Mr. Kushner has close ties with Crown Prince Mohammed bin Salman of Saudi Arabia and Crown Prince Mohammed bin Zayed of the United Arab Emirates, two powerful rulers whose policies have roiled the Middle East and resulted in human rights atrocities, critics say. The blockade of Qatar overturned delicate relationships the United States had long maintained in the region — though Qatar is at odds with the other Gulf nations, it hosts the main American military base in the Middle East.

The New York Times obtained a copy of the 143-page transcript of the interview between members of House Foreign Affairs Committee and Mr. Tillerson before the committee released it early Thursday afternoon. Parts of the transcript had been redacted at the request of Mr. Tillerson and the State Department.

[Read the transcript of the full interview with Mr. Tillerson.]

Mr. Tillerson said in the congressional interview that he and Jim Mattis, then the defense secretary, were both taken by surprise when they first heard about the blockade of Qatar, launched by the Saudi Arabia and the United Arab Emirates on June 5, while on a diplomatic trip to Australia. Mr. Tillerson said he and Mr. Mattis scrambled to make calls to the Middle East.

“At that point the most productive thing that I felt I could do given where I was at the time was to just ask all the parties to not escalate this further,” Mr. Tillerson said. “I didn’t have enough information to know if something had really set this off or an event that hadn’t been reported.”

“So at that point I just urged all the parties to be calm, let’s de-escalate this thing, don’t escalate, because that’s obviously the most dangerous situation at the moment is somebody decides they’re going to dial this thing up,” he added.

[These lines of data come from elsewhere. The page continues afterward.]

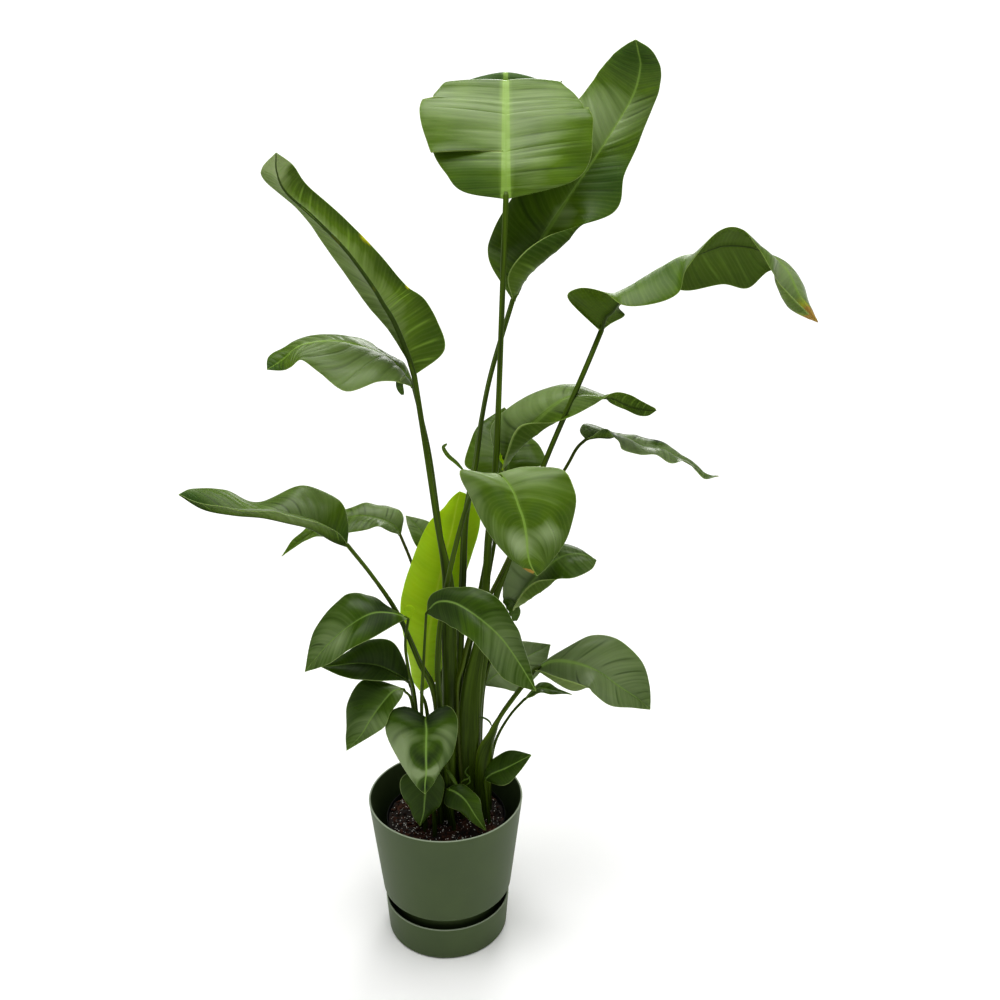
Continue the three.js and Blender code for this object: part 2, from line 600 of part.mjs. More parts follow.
// A closed ring of points round the blade at t: along the upper side from left to right and back below it.
// The midrib is a ridge on the underside that thins out towards the tip.
function bladeRing(leaf, curves, columns, t) {
  const rib = leaf.neckRadius * (1 - t) ** 0.8 + 0.5;
  const middle = curves.midrib.getPoint(t);
  const halfWidth = (side) => curves.edges[side].getPoint(t).distanceTo(middle);
  const ribPlace = (side) => Math.min(rib / halfWidth(side), columns[0] * 0.6);
  const left = [...columns].reverse().map((column) => -column);
  const across = [...left, -ribPlace(0), 0, ribPlace(1), ...columns];
  const upper = [];
  const lower = [];
  for (const [i, s] of across.entries()) {
    const fromMiddle = Math.abs(i - columns.length - 1);
    const depth = fromMiddle === 0 ? 1.3 * rib : fromMiddle === 1 ? 0.8 * rib : 0;
    const normal = bladeNormal(curves, t, s);
    const point = bladePoint(curves, t, s).addScaledVector(normal, ripple(leaf, t, s));
    upper.push(point.clone().addScaledVector(normal, BLADE_THICKNESS / 2));
    lower.push(point.addScaledVector(normal, -Math.max(BLADE_THICKNESS / 2, depth)));
  }
  return [...upper, ...lower.reverse()];
}

// A ring of the stalk, with as many points as a ring of the blade.
function stalkRing(centre, along, sideways, radius, count) {
  const right = sideways.clone().addScaledVector(along, -sideways.dot(along)).normalize();
  const up = right.clone().cross(along);
  const ring = [];
  for (let i = 0; i < count; i++) {
    const angle = Math.PI - ((i + 0.5) * 2 * Math.PI) / count;
    const point = centre.clone().addScaledVector(right, radius * Math.cos(angle));
    ring.push(point.addScaledVector(up, radius * Math.sin(angle)));
  }
  return ring;
}

// Joins rings of points into one closed skin. Both faces of the blade are split along the same diagonals,
// which lean from the midrib towards the tip as the veins do.
function skin(rings) {
  const count = rings[0].length;
  const half = count / 2;
  const positions = rings.flat().flatMap((point) => [point.x, point.y, point.z]);
  const triangles = [];
  for (let k = 0; k + 1 < rings.length; k++) {
    for (let i = 0; i < count; i++) {
      const j = (i + 1) % count;
      const [a, b, c, d] = [k * count + i, k * count + j, (k + 1) * count + j, (k + 1) * count + i];
      const column = i < half ? i : count - 2 - i;
      const onRight = column >= (half - 1) / 2;
      if (onRight === i < half) triangles.push(a, b, c, a, c, d);
      else triangles.push(a, b, d, b, c, d);
    }
  }
  const last = (rings.length - 1) * count;
  for (let i = 0; i + 1 < half; i++) {
    const [a, b, c, d] = [i, i + 1, count - 2 - i, count - 1 - i];
    triangles.push(a, c, b, a, d, c);
    triangles.push(last + a, last + b, last + c, last + a, last + c, last + d);
  }
  const geometry = new THREE.BufferGeometry();
  geometry.setAttribute('position', new THREE.Float32BufferAttribute(positions, 3));
  geometry.setIndex(triangles);
  return geometry;
}

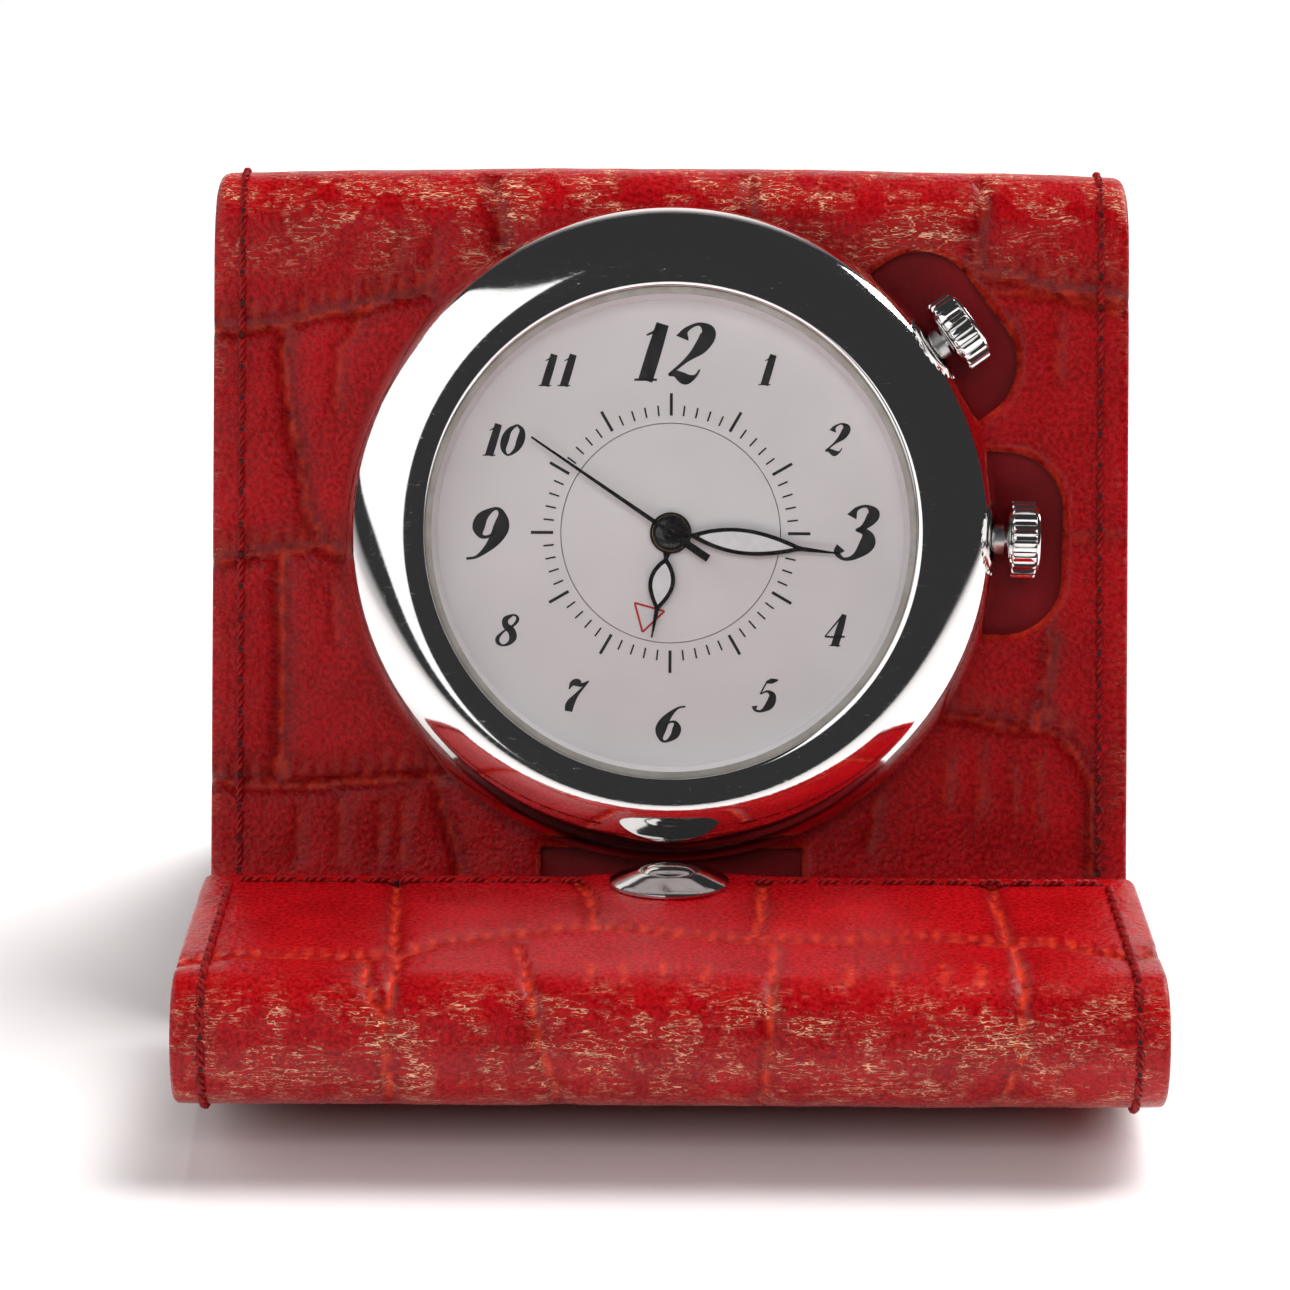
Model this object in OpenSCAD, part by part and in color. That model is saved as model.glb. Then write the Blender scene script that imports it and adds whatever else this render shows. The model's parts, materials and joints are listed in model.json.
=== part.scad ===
// Travel alarm clock in a folding leather case.
// X runs across the case, the dial faces -Y, +Z is up. The origin lies on the table under the
// middle of the standing case. The clock panel leans back, the rear cover stands behind it as
// a leg, and the closing flap lies folded over in front. Every size is in millimetres.

/* [Case] */
// Width of every leather panel
case_w = 70; // [66:1:74]
// How far the clock panel leans back, in degrees
panel_lean = 14.5; // [12:0.5:18]
// How far the rear cover leans forward, in degrees
cover_lean = 27; // [26:0.5:34]
// Height of the bottom fold's axis above the panel's foot, which is the panel's thickness
panel_t = 3.9; // [3.9:0.1:4.4]
// Distance from the table to the axis of the top fold, along the panel
top_axis_s = 61.1; // [60.5:0.1:63]
// Outside radius of the top fold
top_fold_r = 5; // [4.8:0.1:5.4]
// Thickness of the front leather
front_leather_t = 1.5; // [1.4:0.05:1.6]
// Thickness of the outer leather of the cover and the flap
leather_t = 1.3; // [1.1:0.1:1.4]
// Thickness of the lining
lining_t = 0.6; // [0.4:0.1:0.7]

/* [Flap] */
// Slope of the flap's lower leaf above the table, in degrees
flap_slope = 8.5; // [7:0.1:9]
// Distance from the bottom fold to the roll's axis, along the lower leaf
flap_reach = 29; // [29:0.1:30]
// Outside radius of the roll at the front of the flap
roll_r = 5; // [4.6:0.1:5.4]
// Slope of the upper leaf, falling towards the clock, in degrees
leaf_slope = 1.9; // [1:0.1:3]
// Length of the upper leaf behind the roll
leaf_len = 25.1; // [24:0.1:25.6]
// Distance of the snap from the roll's axis
snap_y = 21.4; // [20:0.1:21.4]

/* [Clock head] */
// Height of the dial's centre along the panel
dial_s = 38.2; // [37.5:0.1:38.6]
// Outside radius of the bezel
bezel_r = 24.9; // [24:0.1:25.2]
// How far the bezel stands proud of the leather
bezel_h = 6.2; // [5.9:0.1:6.4]
// Radius of the bezel's opening
opening_r = 18.55; // [18.4:0.05:18.8]
// Radius of the alarm disc
alarm_disc_r = 8.3; // [8:0.05:8.6]
// Direction of the time crown, in degrees above the three o'clock line
time_dir = -0.7; // [-3:0.1:2]
// Direction of the alarm crown, in degrees above the three o'clock line
alarm_dir = 35.4; // [33:0.1:38]
// Radius of both crowns
crown_r = 2.95; // [2.8:0.05:2.97]
// Distance of the crowns' inner faces from the dial's centre
crown_in = 25.5; // [25.4:0.1:25.8]

/* [Hands] */
// Direction of the hour hand, clockwise from twelve, in degrees
hour_angle = 190; // [0:1:359]
// Direction of the minute hand, clockwise from twelve, in degrees
minute_angle = 96.7; // [0:0.1:359]
// Direction of the second hand, clockwise from twelve, in degrees
second_angle = 304.2; // [0:0.1:359]
// Direction of the mark on the alarm disc, clockwise from twelve, in degrees
alarm_angle = 195.4; // [0:0.1:359]

/* [Hidden] */
$fn = 96;

// Levels in the clock panel, counted outwards from the face of its front leather
bay_lining_t = 0.4;
back_face = -panel_t;
board_back = back_face + leather_t;
board_front = -front_leather_t - bay_lining_t;

// Axes of the three folds, as [y, z] before the part is moved to its origin
bottom_axis = [panel_t * tan(panel_lean), panel_t];
foot_s = panel_t / cos(panel_lean);
top_axis = [top_axis_s * sin(panel_lean) + top_fold_r * cos(panel_lean),
            top_axis_s * cos(panel_lean) - top_fold_r * sin(panel_lean)];
roll_lift = roll_r - panel_t;
roll_axis = [bottom_axis[0] - flap_reach * cos(flap_slope) + roll_lift * sin(flap_slope),
             bottom_axis[1] + flap_reach * sin(flap_slope) + roll_lift * cos(flap_slope)];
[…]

Mr. Tillerson was also asked why no note-taker was present for a July 2017 meeting between Mr. Trump and President Vladimir V. Putin of Russia in Hamburg, Germany. The lack of any formal record of some of Mr. Trump’s discussions with Mr. Putin has been a continuing controversy during his presidency.

Mr. Tillerson said “the Russians preferred” no note-taker be present at the session, which he attended along with Russian Foreign Minister Sergei Lavrov. The American side agreed, he said, because the meeting was expected to be simply a short, introductory exchange of pleasantries.

Instead, the meeting lasted well over two hours. Mr. Tillerson said that Mr. Putin came “very prepared” to discuss a substantive issue that Mr. Tillerson did not describe. Mr. Trump, by contrast, had not engaged in any preparation “because we didn’t expect that’s the way it was going to go,” he said.

Mr. Trump has said that the two men also discussed the ongoing furor in the United States over Russia’s interference in the 2016 presidential election, and Mr. Putin twice denied to him that he was involved.

But Mr. Tillerson said he did not recall those remarks. He said he also did not recall seeing the president take the translator’s notes of the meeting, as some media outlets reported.

At dinner that evening, the two leaders again talked for about an hour without an official note-taker present. Mr. Tillerson was not present for that event.